PAROLE FORTI – Razza, discriminazione, antisemitismo, territorio, razzismo. Avreste mai pensato in vita vostra di ritrovarvi a contatto con questi termini nel mondo del calcio? Eppure in Italia sembra sempre che ci sia una soluzione per tutto, quando i problemi perdurano dall’alba dei tempi. Si dovevano fermare i facinorosi, sono stati installati tornelli, i biglietti sono diventati nominativi e in alcuni casi sono raddoppiate le forze dell’ordine allo stadio. Eppure ancora oggi per dei cori insolenti di alcuni presunti tifosi ci sono persone oneste che non possono andare a vedere la partita della propria squadra del cuore dal vivo. Cercare di stanarli uno a uno sarebbe un discorso troppo qualunquista e un’ipotesi difficilmente attuabile, dunque ritorniamo al punto di partenza, una vera e propria soluzione non c’è. Qualche miglioria però andrebbe fatta anche perché così facendo il tifoso bifolco passa e passerà da impunito in ogni circostanza. Le società – checché si dica a proposito della legge sugli stadi, ma questo meriterebbe un libro a sé – dovrebbero prendere le distanze invece di difendere gli ultras, mentre invece di multe irrisorie la federazione dovrebbe incominciare ad inasprire le pene. Immaginate utopicamente una società costretta a pagare un milione di euro perché i tifosi hanno fischiato giocatori di colore, molto probabilmente il problema razzismo verrebbe se non risolto comunque arginato.

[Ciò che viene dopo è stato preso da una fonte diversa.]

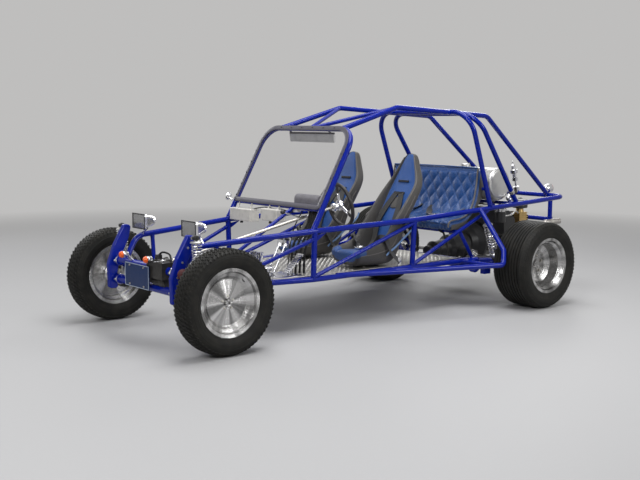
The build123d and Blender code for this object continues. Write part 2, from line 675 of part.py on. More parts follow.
# Engine: flat four with finned cylinders, gearbox ahead of it
# crankcase: half of its section across the buggy, as y and height over the crank
CASE = [(0, -118), (70, -118), (84, -96), (112, -70), (118, 62), (88, 84), (64, 132), (0, 140)]
FIN_YS = [136, 150, 164, 178, 192, 206, 220, 234]
HEAD_FIN_YS = [270, 286, 302]
BELL = [(0, 0), (0, 168), (22, 168), (30, 160), (70, 128), (118, 104), (118, 0)]
GEARBOX = [(0, 0), (0, 96), (60, 92), (90, 104), (190, 104), (220, 78), (330, 66), (350, 74), (362, 74),
           (400, 48), (430, 44), (430, 0)]

with BuildPart() as engine:
    with BuildSketch(Plane.YZ.offset(FRONT_AXLE_X - CASE_REAR_BACK)):
        with BuildLine():
            Polyline([(y, CRANK_Z + h) for y, h in CASE]
                     + [(-y, CRANK_Z + h) for y, h in reversed(CASE[1:-1])], close=True)
        make_face()
    extrude(amount=CASE_REAR_BACK - CASE_FRONT_BACK)
    turned((CASE_FRONT_BACK, 0, CRANK_Z), (CASE_FRONT_BACK - 118, 0, CRANK_Z), BELL)
    turned((CASE_FRONT_BACK - 117, 0, CRANK_Z - 18), (2428, 0, CRANK_Z - 44), GEARBOX)
    for side in (-1, 1):
        for back in (BANK_BACK - BORE_PITCH / 2, BANK_BACK + BORE_PITCH / 2):
            rod((back, side * 100, CRANK_Z), (back, side * (HEAD_Y - 40), CRANK_Z), 46)
            for dx in (-26, 26):
                rod((back + dx, side * 100, CRANK_Z - 72), (back + dx, side * HEAD_Y, CRANK_Z - 66), 11)
        for y in FIN_YS:
            with BuildSketch(Plane.XZ.offset(-side * y)):
                with Locations((FRONT_AXLE_X - BANK_BACK, CRANK_Z)):
                    RectangleRounded(BORE_PITCH * 2 - 6, 112, 34)
            extrude(amount=FIN_T / 2, both=True)
        block(BANK_BACK, side * (HEAD_Y - 6), CRANK_Z, 236, 72, 118)
        for y in HEAD_FIN_YS:
            block(BANK_BACK, side * y, CRANK_Z + 6, 248, FIN_T, 138)
        with BuildSketch(Plane.XZ.offset(-side * (HEAD_Y + 28))):
            with Locations((FRONT_AXLE_X - BANK_BACK, CRANK_Z - 22)):
                RectangleRounded(232, 92, 22)
        extrude(amount=-side * 34, taper=14)
        rod((WHEELBASE, side * 90, REAR_TYRE_R + 3), (WHEELBASE, side * 171, REAR_TYRE_R), 62)
    turned((CASE_REAR_BACK, 0, CRANK_Z), (CASE_REAR_BACK + 46, 0, CRANK_Z),
           [(0, 0), (0, 60), (14, 60), (14, 85), (20, 85), (26, 70), (34, 85), (40, 85), (40, 40),
            (46, 34), (46, 0)])
    turned((CASE_REAR_BACK - 130, 0, CRANK_Z + 120), (CASE_REAR_BACK - 130, 0, CRANK_Z + 196),
           [(0, 0), (0, 34), (30, 30), (34, 22), (76, 22), (76, 0)])
    without(rear_cage)
finish(engine, "engine")

# fan housing over the front half of the engine, with the generator on its axis
SHROUD = [(0, 96), (318, 88), (330, 112), (322, 210), (262, 268), (150, 296), (0, 300)]
GENERATOR_H = 205              # its axis over the crank

with BuildPart() as fan_shroud:
    with BuildSketch(Plane.YZ.offset(FRONT_AXLE_X - 3122)) as shroud:
        with BuildLine():
            Polyline([(y, CRANK_Z + h) for y, h in SHROUD]
                     + [(-y, CRANK_Z + h) for y, h in reversed(SHROUD[1:-1])], close=True)
        make_face()
        fillet(shroud.vertices(), 12)
    extrude(amount=140)
    turned((3121, 0, CRANK_Z + GENERATOR_H), (3330, 0, CRANK_Z + GENERATOR_H),
           [(0, 0), (0, 54), (150, 54), (160, 40), (168, 18), (176, 18), (176, 62), (182, 62),
            (187, 48), (192, 62), (198, 62), (198, 20), (209, 16), (209, 0)])
    without(engine)
finish(fan_shroud, "fan_shroud")

with BuildPart() as induction:
    for side in (-1, 1):
        y = side * CARB_Y
        bent([(BANK_BACK, side * 300, CRANK_Z + 66), (BANK_BACK, side * 296, CRANK_Z + 118),
              (CARB_BACK - 20, y, CRANK_Z + 152)], 26, 19)
        block(CARB_BACK, y, CRANK_Z + 160, 112, 92, 12)
        block(CARB_BACK, y, CRANK_Z + 206, 92, 74, 84)
        for h in (176, 192, 208, 224, 240):
            block(CARB_BACK, y, CRANK_Z + h, 108, 88, FIN_T)
        turned((CARB_BACK, y, CRANK_Z + 247), (CARB_BACK, y, CRANK_Z + 368),
               [(0, 0), (0, 34), (30, 30), (36, 30), (36, 60), (42, 64), (98, 64), (104, 60),
                (112, 28), (121, 10), (121, 0)])
    without(engine, fan_shroud)
finish(induction, "induction")

# Exhaust: four head pipes into a cross silencer with one outlet
with BuildPart() as exhaust:
    turned((3480, -300, 480), (3480, 330, 480), [(0, 0), (0, 40), (14, 58), (616, 58), (630, 40), (630, 0)])
    bent([(3480, 318, 480), (3496, 340, 552), (3650, 374, 560)], 34, 24)
    for side in (-1, 1):
        for back, dy in ((BANK_BACK - BORE_PITCH / 2, -8), (BANK_BACK + BORE_PITCH / 2, 22)):
            bent([(back, side * (HEAD_Y - 20), CRANK_Z - 55), (back, side * (HEAD_Y - 20), 285),
                  (back + 90, side * (230 + dy), 285), (3478, side * (200 + 2 * dy), 446)], 42, 19)
    without(engine, rear_cage)
finish(exhaust, "exhaust")

# Rear suspension: spring plate, diagonal arm and bearing housing on each side
HUB_Y = 598
with BuildPart() as rear_arms:
    for side in (-1, 1):
        turned((TORSION_BACK, side * 556, TORSION_Z), (TORSION_BACK, side * 598, TORSION_Z),
               [(0, 0), (0, 40), (6, 58), (32, 58), (42, 46), (42, 0)])
        with Locations(along((TORSION_BACK, side * 586, TORSION_Z), (2690, side * 590, REAR_TYRE_R))):
            Box(72, 8, 345, align=(Align.CENTER, Align.CENTER, Align.MIN))
        block(2462, side * 590, 268, 66, 44, 44)
        rod((2490, side * 321, TORSION_Z), (2490, side * 356, TORSION_Z), 17)
        rod((2490, side * 340, TORSION_Z), (2694, side * (HUB_Y - 14), REAR_TYRE_R), 20)
        rod((WHEELBASE, side * 572, REAR_TYRE_R), (WHEELBASE, side * 628, REAR_TYRE_R), 70)
        with Locations(Plane(origin=at(WHEELBASE, side * HUB_Y, REAR_TYRE_R), z_dir=(0, 1, 0))):
            Cylinder(56, 90, mode=Mode.SUBTRACT)
    without(floor_frame, coilovers)
finish(rear_arms, "rear_arms")

# Cockpit fittings
FLOOR_TOP_Z = FLOOR_RAIL_Z + 18
with BuildPart() as pedals:
    block(660, SEAT_Y, FLOOR_TOP_Z + 6, 300, 190, 12)
    for y in (SEAT_Y - 62, SEAT_Y + 4):
        rod((640, y, FLOOR_TOP_Z + 20), (744, y, 575), 7)
        with Locations(Location(at(754, y, 584), (0, -22, 0))):
            Box(10, 50, 64)
        turned((640, y, 424), (478, y, 424),
               [(0, 0), (0, 8), (22, 8), (22, 20), (60, 20), (66, 25), (150, 25), (162, 20), (162, 0)])
        turned((530, y, 440), (530, y, 536),
               [(0, 0), (0, 14), (22, 14), (28, 22), (78, 22), (80, 26), (96, 26), (96, 0)])
        rod((560, y, 424), (560, y, FLOOR_TOP_Z + 8), 12)
        rod((640, y - 16, FLOOR_TOP_Z + 22), (640, y + 16, FLOOR_TOP_Z + 22), 12)
    with Locations(Location(at(756, SEAT_Y + 72, 452), (0, -48, 0))):
        Box(6, 54, 170)
        for dz in range(-72, 73, 18):
            with Locations((0, 0, dz)):
                Box(18, 54, 6)
    rod((730, SEAT_Y + 72, FLOOR_TOP_Z + 8), (748, SEAT_Y + 72, 450), 7)
finish(pedals, "pedals")

COWL_BACK = hoop_back(COWL_Z)
# switch boxes under the cross tube: middle y, middle z, width, height
COWL_BOXES = [(-354, 716, 256, 88), (-5, 738, 187, 84)]

# gauge pod behind the cross tube and the looms that leave it for the floor
POD_Y = 303
LOOM_ENDS = [(300, 828), (320, 848), (340, 868), (360, 888)]      # y at the pod, back at the floor

with BuildPart() as dash:
    for y, z, width, height in COWL_BOXES:
        block(885, y, z, 84, width, height)
    fillet(dash.edges(), 6)
    for y, z, width, height in COWL_BOXES:
        for dy in (-width * 0.3, width * 0.3):
            rod((885, y + dy, z + height / 2 - 2), (COWL_BACK - 8, y + dy, COWL_Z), 6)
    with BuildSketch(Plane.XZ.offset(-POD_Y)):
        with Locations((FRONT_AXLE_X - 972, 843)):
            RectangleRounded(82, 104, 34)
    extrude(amount=125, both=True)
    block(930, POD_Y, 800, 40, 60, 24)
    rod((938, 200, 770), (938, 200, 800), 26)
    without(windshield_hoop)
finish(dash, "dash")

with BuildPart() as looms:
    for y, floor_back in LOOM_ENDS:
        bent([(960, y + 22, 800), (935, y + 24, 690), (floor_back - 12, y, 560),
              (floor_back, y - 20, FLOOR_TOP_Z + 3)], 45, 9)
    without(dash)
finish(looms, "looms")
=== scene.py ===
"""Dresses the dune buggy: a finish for every solid, and the tyres, springs, seats, hoses and fasteners."""
import logging
import math
from dataclasses import dataclass, field
from enum import Enum
from typing import Callable, Sequence, Union

import bmesh
import bpy
import numpy as np
from mathutils import Matrix, Vector


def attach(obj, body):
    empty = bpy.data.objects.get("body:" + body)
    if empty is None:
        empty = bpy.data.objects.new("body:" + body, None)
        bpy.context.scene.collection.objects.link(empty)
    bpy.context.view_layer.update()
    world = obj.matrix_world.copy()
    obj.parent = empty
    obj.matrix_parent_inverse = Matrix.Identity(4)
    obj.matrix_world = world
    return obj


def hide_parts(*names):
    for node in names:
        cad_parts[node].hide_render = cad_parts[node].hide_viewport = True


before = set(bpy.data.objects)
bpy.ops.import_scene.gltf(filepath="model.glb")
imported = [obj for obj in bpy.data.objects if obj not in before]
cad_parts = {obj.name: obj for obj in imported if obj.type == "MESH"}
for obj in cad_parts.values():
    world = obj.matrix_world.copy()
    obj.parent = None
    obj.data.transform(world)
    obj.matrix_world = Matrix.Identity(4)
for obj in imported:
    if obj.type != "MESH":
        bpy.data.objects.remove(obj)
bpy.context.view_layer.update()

LOG = logging.getLogger("buggy")
# Sizes and places in millimetres that pieces share: behind the front axle, to the left, over the ground
FRONT_AXLE_X = 1671.0
WHEELBASE = 2738.0
FRONT_WHEEL_Y = 703.5
REAR_WHEEL_Y = 835.0
FRONT_TYRE_R = 322.0
REAR_TYRE_R = 325.0
SEAT_Y = 322.0
BEAM_BACK = -130.0
BEAM_ZS = (465, 340)
FLOOR_TOP = 363
HEADLAMP_Y = 312
HEADLAMP_Z = 722
PLATE_BACK = -198
PLATE_Z = 410
SCREEN_BACK = 1063.7
SCREEN_Z = 1075
TORSION_BACK = 2350.0
TORSION_Z = 322.0
TANK_BACK = 2866
TANK_Z = 900
SILENCER = (3480, 480)
POD_Z = 843
SIDES = ((1, "left"), (-1, "right"))
Point = Sequence[float]
Rows = Sequence[tuple[float, float]]
Colour = tuple[float, float, float]


def at(back: float, y: float, z: float) -> Vector:
    """Turn a place in millimetres behind the front axle into metres in the part's frame.

    Args:
        back: distance behind the front axle.
        y: distance to the buggy's left.
        z: height over the ground.

    Returns:
        The point in metres.
    """
    return Vector(((FRONT_AXLE_X - back) / 1000, y / 1000, z / 1000))


def mirrored(points: Sequence[Point], side: int, middle: float = 0.0) -> list[Point]:
    """Return places given by their distance from a middle plane, on one side of it."""
    return [(back, middle + side * y, z) for back, y, z in points]


def round_axle(middle: Point, radius: float, degrees: float) -> Point:
    """Return a place round an axle that runs across the buggy.

    Args:
        middle: the middle of the ring.
        radius: distance from the axle.
        degrees: angle from the front, over the top.

    Returns:
        The place in millimetres.
    """
    a = math.radians(degrees)
    return middle[0] - radius * math.cos(a), middle[1], middle[2] + radius * math.sin(a)


# Shader maths
def operator(operation: str, swapped: bool = False) -> Callable[["Value", "Number"], "Value"]:
    """Make the method that stands for one Python operator.

    Args:
        operation: the Math node's operation.
        swapped: whether the value comes second, as in 1 - value.

    Returns:
        The method, which adds a Math node for its two operands.
    """
    def method(self: "Value", other: "Number") -> "Value":
        """Add the node and return its result."""
        first, second = (other, self) if swapped else (self, other)
        return self.sheet.node("ShaderNodeMath", {"operation": operation}, {0: first, 1: second})
    return method


class Value:
    """A shader socket that Python expressions can be written with."""

    def __init__(self, sheet: "Nodes", socket: bpy.types.NodeSocket) -> None:
        """Wrap one output socket of a sheet."""
        self.sheet, self.socket = sheet, socket

    __add__ = __radd__ = operator("ADD")
    __sub__ = operator("SUBTRACT")
    __rsub__ = operator("SUBTRACT", swapped=True)
    __mul__ = __rmul__ = operator("MULTIPLY")
    __truediv__ = operator("DIVIDE")
    __pow__ = operator("POWER")
    __gt__ = operator("GREATER_THAN")

    def function(self, operation: str) -> "Value":
        """Return a Math function of this value, such as SINE or ABSOLUTE."""
        return self.sheet.node("ShaderNodeMath", {"operation": operation}, {0: self})

    def clamped(self) -> "Value":
        """Return this value limited to between 0 and 1."""
        return self.sheet.node("ShaderNodeMath", {"operation": "ADD", "use_clamp": True}, {0: self, 1: 0.0})


Number = Union[Value, float]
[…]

MINORANZA – Poi come al solito diventa tutto ridicolo. Pensiamoci bene, a che punto siamo arrivati? Vogliamo davvero che da un pallone esca tutto questo? Se è vero che il calcio, come dicono in molti, è lo specchio della società, allora siamo messi davvero male, più che altro perché il calcio ha ormai preso possesso della società. Siamo il paese degli eccessi, non riusciamo a concentrarci su qualcosa che già qualcos’altro va a monte, passiamo dalla troppa tolleranza a diktat militareschi, tutto questo per colpa di minoranze. Ma se davvero si tratta di minoranze, viene lecito chiedersi come mai da anni nessuno è riuscito a fermarle.